Here's the data.table
approach. I used the data you provided to illustrate the concept - going forward please provide data so others can reproduce the problem (as pointed out in the comments).
DATA
library(data.table)
dt <- data.table(hostname = c("hello.com", "news.com", "facebook", "yahoo", "facebook"),
request = c("GET /blah/blah", "GET /hello", "GET /no", "GET /yes", "GET /hello"))
CODE
> dt
hostname request
1: hello.com GET /blah/blah
2: news.com GET /hello
3: facebook GET /no
4: yahoo GET /yes
5: facebook GET /hello
> dt[, .N, by = hostname]
hostname N
1: hello.com 1
2: news.com 1
3: facebook 2
4: yahoo 1
Here .N
is data.table
parameter that gives you the count.
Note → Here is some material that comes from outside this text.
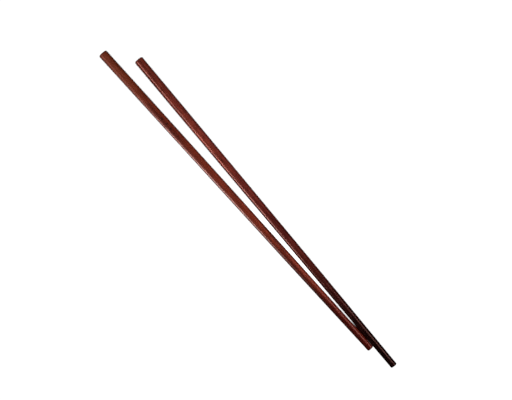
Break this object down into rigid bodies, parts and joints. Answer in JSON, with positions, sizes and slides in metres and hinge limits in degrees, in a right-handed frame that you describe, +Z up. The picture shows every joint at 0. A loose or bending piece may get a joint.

You can rename it to something else ("count" in the below example):
> dt[, .(count = .N), by = hostname]
hostname count
1: hello.com 1
2: news.com 1
3: facebook 2
4: yahoo 1
If you expect to have multiple possibilities for each entry e.g. facebook or facebook.com or facebook.co.uk, you would need to us regular expressions. A good approach in that case would be to sort by name and then use grep
to find the common pattern and aggregate by those.